Valéria Kumizaki: Graças a Deus com o Karate eu tive a oportunidade de conhecer metade do mundo. Se não fosse o Karate, eu nunca que viajaria tanto assim, eu sou uma pessoa de sorte porque eu adoro fazer o que eu faço e ainda tenho a oportunidade de conhecer novas culturas, novos países. Pra mim em especial, eu sempre quis conhecer a Argentina, por causa das novelas, das Telenovelas que eu assistia, eu sempre quis conhecer a Argentina. Teve um campeonato lá, na primeira vez que eu fui, eu fiquei encantadíssima porque eu fiz espanhol quando criança, então pra mim foi bem marcante estar lá, competir na Argentina. E o Japão que tem tudo da minha cultura, da minha raiz. Estando no Japão eu começava a reparar e olhar, eu começava a entender um pouco de como é a minha família, um pouco da cultura, eu fiquei bem encantada com o Japão também. Eu não tive a oportunidade de ficar muito tempo, eu fui pela primeira vez para Tokyo, depois eu fui para Okinawa, parecem ser dois países diferentes, porque a gente está no Japão, mas é um clima diferente entre os dois lugares, mas eu amei, eu espero poder voltar um dia para passear, ter tempo para conhecer, de ver o Monte Fuji que eu sempre quis conhecer.
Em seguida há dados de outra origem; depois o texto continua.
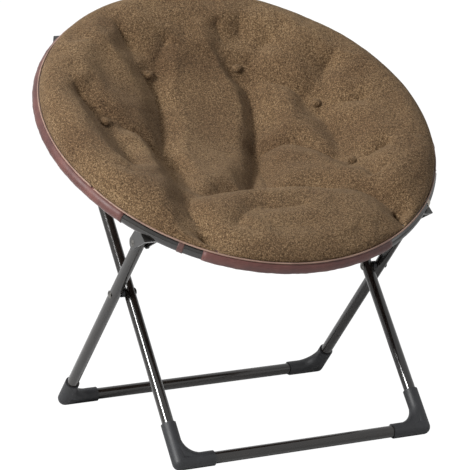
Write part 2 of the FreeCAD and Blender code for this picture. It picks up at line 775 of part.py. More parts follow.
def ring_halves():
    front_start = 180.0 + HINGE_ANGLE + LUG_REACH_ANGLE
    front_end = 360.0 - HINGE_ANGLE - LUG_REACH_ANGLE
    ring_tube("front_ring_tube", front_start, front_end, FRONT_PLACE)
    rear_start = -HINGE_ANGLE + REAR_LUG_ANGLE
    rear_end = 180.0 + HINGE_ANGLE - REAR_LUG_ANGLE
    ring_tube("rear_ring_tube", rear_start, rear_end, REAR_PLACE)
    for side_name, side in SIDES:
        hinge_lug(f"front_hinge_lug_{side_name}", side, True)
        hinge_lug(f"rear_hinge_lug_{side_name}", side, False)
        bracket(
            f"front_bracket_{side_name}", FRONT_PIVOT, FRONT_CENTRE, FRONT_TILT,
            OUTER_HALF_WIDTH, side, FRONT_PLACE,
        )
        bracket(
            f"rear_bracket_{side_name}", REAR_PIVOT, RING_CENTRE, REAR_TILT,
            INNER_HALF_WIDTH, side, REAR_PLACE,
        )
    hinge_rivets()
    pivot_rivets("front_pivot_rivets", FRONT_PIVOT, OUTER_HALF_WIDTH)
    pivot_rivets("rear_pivot_rivets", REAR_PIVOT, INNER_HALF_WIDTH)


leg_frame(
    "outer", OUTER_BAR, OUTER_WAY, OUTER_HALF_WIDTH, FRONT_PIVOT, size("outer_foot_rise")
)
leg_frame(
    "inner", INNER_BAR, INNER_WAY, INNER_HALF_WIDTH, REAR_PIVOT, size("inner_foot_rise")
)
scissor_pieces()
ring_halves()
cushions()
hem("front_hem", FRONT_FLAP[0], FRONT_FLAP[1], FRONT_PLACE)
hem("front_hem_left", FRONT_HEM_LEFT[0], FRONT_HEM_LEFT[1], FRONT_PLACE)
hem("rear_hem", REAR_HEM[0], REAR_HEM[1], REAR_PLACE, bracket_room(INNER_HALF_WIDTH, 1.0))
doc.recompute()

for obj in doc.Objects:
    if "Invalid" in obj.State or "Error" in obj.State:
        raise RuntimeError(f"{obj.Label} did not compute")
os.makedirs("parts", exist_ok=True)
for piece in pieces:
    if piece.Shape.isNull() or not piece.Shape.isValid():
        raise RuntimeError(f"{piece.Label} has no sound shape")
    piece.Shape.exportStep(f"parts/{piece.Label}.step")
print("hinge", HINGE, "front pivot", FRONT_PIVOT, "rear pivot", REAR_PIVOT, "scissor", SCISSOR)
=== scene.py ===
import math
import bmesh
import bpy
import numpy as np
from mathutils import Matrix, Vector


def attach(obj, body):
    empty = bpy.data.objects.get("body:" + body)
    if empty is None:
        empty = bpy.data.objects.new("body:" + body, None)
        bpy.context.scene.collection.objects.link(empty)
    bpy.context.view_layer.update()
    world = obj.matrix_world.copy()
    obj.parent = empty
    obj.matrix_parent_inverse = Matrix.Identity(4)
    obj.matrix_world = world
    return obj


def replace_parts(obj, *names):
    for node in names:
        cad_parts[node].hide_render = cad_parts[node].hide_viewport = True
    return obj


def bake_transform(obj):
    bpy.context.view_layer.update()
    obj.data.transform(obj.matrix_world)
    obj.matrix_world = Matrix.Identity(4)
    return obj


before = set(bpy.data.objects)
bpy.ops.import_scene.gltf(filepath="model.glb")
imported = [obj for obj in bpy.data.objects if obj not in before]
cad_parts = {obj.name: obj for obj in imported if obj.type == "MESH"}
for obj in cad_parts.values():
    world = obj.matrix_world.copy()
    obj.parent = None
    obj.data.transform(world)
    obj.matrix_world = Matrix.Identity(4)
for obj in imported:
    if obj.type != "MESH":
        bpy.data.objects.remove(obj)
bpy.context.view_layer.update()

# The ring's own coordinates in millimetres: x across, s up the back, n above the ring plane
MM = 0.001
RING = 378.0
TUBE = 11.0
TILT = math.radians(31.4)
DROOP = math.radians(2.8)
FOLD_S = -150.0
HINGE = (-128.033, 483.149)
LIP_RADIUS = 381.0
LIP_HEIGHT = 14.8
FOLD_EASE = 24.0


def smooth(t):
    t = np.clip(t, 0.0, 1.0)
    return t * t * (3.0 - 2.0 * t)


def in_world(x, s, n):
    """Ring coordinates to metres in the chair's frame, with the front half drooping a little."""
    tilt = TILT + DROOP * smooth((FOLD_S + FOLD_EASE - s) / (2.0 * FOLD_EASE))
    run = s - FOLD_S
    y = HINGE[0] + run * np.cos(tilt) - n * np.sin(tilt)
    z = HINGE[1] + run * np.sin(tilt) + n * np.cos(tilt)
    return np.stack([x + 0.0 * s, y, z], -1) * MM


# Cushion form
CROWN_RADIUS = 322.0
CROWN = 48.0
CROWN_BALL = 46.0
BOWL = 54.0
RIM_POWER = 2.3
SEAT_RIM_POWER = 2.4

# Places of the covered buttons and of the plain tufts, as (x, s)
BUTTONS = [(-111, 182), (83, 189), (-260, 30), (202, 65), (193, -117)]
SEAT_PINCH = (-66, -238)
PINCHES = [(-154, -42), (52, -8), SEAT_PINCH]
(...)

Foram então a Argentina e o Japão.
09 – Artes do Japão:Quais são seus ídolos da atualidade e também do passado?
Valéria Kumizaki: Eu sempre fui fã do Ayrton Senna, desde criancinha eu acordava para ver ele correr, com meu pai, e quando tocava o Hino, quando ele pegava a bandeira, então, eu fico até emocionada quando eu lembro porque isso me marcou muito. Tanto que, quando eu ouço o Hino Nacional em qualquer esporte, eu choro. O Hino Nacional Brasileiro porque pra mim é muito forte, é muito emocionante. Você estar no pódio, você estar representando o país e ouvir o Hino, então, o Ayrton Senna marcou muito o minha vida, antes de eu ser atleta, quando eu era criança eu já chorava, quando ele ganhava, então pra mim é o Ayrton Senna, sempre.
10 – Artes do Japão: Suas considerações finais e uma mensagem para os fãs, para os praticantes e principalmente para as crianças que estão iniciando na modalidade.
Valéria Kumizaki: O Karate entrou na minha vida por acaso e eu me apaixonei e foi uma paixão à primeira vista. Eu quero dizer que como toda vida de atleta, não é fácil, a gente tem muitas dificuldades, a gente tem muitas dificuldades no caminho, mas que tenhamos em mente o que se quer, tenha um foco na mente, que se quer chegar a um objetivo, que terá muitos obstáculos até chegar neste objetivo. Mas que não deve desistir e persistir sempre. O Karate hoje em dia não é só um esporte na minha vida, ele faz parte da minha vida e sempre vai fazer parte. Eu falo que eu não escolhi o Karate, que o Karate que me escolheu, porque foi sem querer, e eu sou grata, muito grata a Deus por eu ter aquele dia ouvido falar do Karate e eu ter ido fazer a aula. Esta é minha mensagem, que todo mundo continue treinando forte, independente do objetivo, ou é se tornar um Faixa Preta, ou é ser Campeão Brasileiro ou é ser Campeão Mundial, que continue treinando e que tenham foco.
O site Artes do Japão agradece imensamente a Atleta Valéria Kumizaki que no concedeu esta entrevista, mesmo não estando no Brasil, gentilmente respondeu as perguntas de forma alegre e inspiradora. Estaremos na torcida aqui em sua competição, desejando que nosso Hino Nacional seja tocado e cantado novamente.